— Start —
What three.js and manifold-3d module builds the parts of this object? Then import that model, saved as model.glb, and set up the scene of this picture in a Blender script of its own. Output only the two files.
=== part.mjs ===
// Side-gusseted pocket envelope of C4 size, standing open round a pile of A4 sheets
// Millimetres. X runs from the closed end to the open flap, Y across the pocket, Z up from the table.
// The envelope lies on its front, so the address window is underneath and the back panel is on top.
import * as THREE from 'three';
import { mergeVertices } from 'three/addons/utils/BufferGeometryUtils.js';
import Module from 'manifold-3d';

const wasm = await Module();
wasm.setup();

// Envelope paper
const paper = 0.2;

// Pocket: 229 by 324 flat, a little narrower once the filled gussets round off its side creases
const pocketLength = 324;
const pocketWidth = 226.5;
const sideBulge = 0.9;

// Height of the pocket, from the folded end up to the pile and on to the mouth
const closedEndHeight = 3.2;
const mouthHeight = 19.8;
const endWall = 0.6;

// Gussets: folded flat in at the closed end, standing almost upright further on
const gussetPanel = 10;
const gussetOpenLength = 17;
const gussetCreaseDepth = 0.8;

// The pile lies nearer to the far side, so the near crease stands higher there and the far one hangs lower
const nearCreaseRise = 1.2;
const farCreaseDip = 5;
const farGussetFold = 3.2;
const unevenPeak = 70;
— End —
▶ Do this: Give the listing above again, word for word.

▶ Correct response:
What three.js and manifold-3d module builds the parts of this object? Then import that model, saved as model.glb, and set up the scene of this picture in a Blender script of its own. Output only the two files.
=== part.mjs ===
// Side-gusseted pocket envelope of C4 size, standing open round a pile of A4 sheets
// Millimetres. X runs from the closed end to the open flap, Y across the pocket, Z up from the table.
// The envelope lies on its front, so the address window is underneath and the back panel is on top.
import * as THREE from 'three';
import { mergeVertices } from 'three/addons/utils/BufferGeometryUtils.js';
import Module from 'manifold-3d';

const wasm = await Module();
wasm.setup();

// Envelope paper
const paper = 0.2;

// Pocket: 229 by 324 flat, a little narrower once the filled gussets round off its side creases
const pocketLength = 324;
const pocketWidth = 226.5;
const sideBulge = 0.9;

// Height of the pocket, from the folded end up to the pile and on to the mouth
const closedEndHeight = 3.2;
const mouthHeight = 19.8;
const endWall = 0.6;

// Gussets: folded flat in at the closed end, standing almost upright further on
const gussetPanel = 10;
const gussetOpenLength = 17;
const gussetCreaseDepth = 0.8;

// The pile lies nearer to the far side, so the near crease stands higher there and the far one hangs lower
const nearCreaseRise = 1.2;
const farCreaseDip = 5;
const farGussetFold = 3.2;
const unevenPeak = 70;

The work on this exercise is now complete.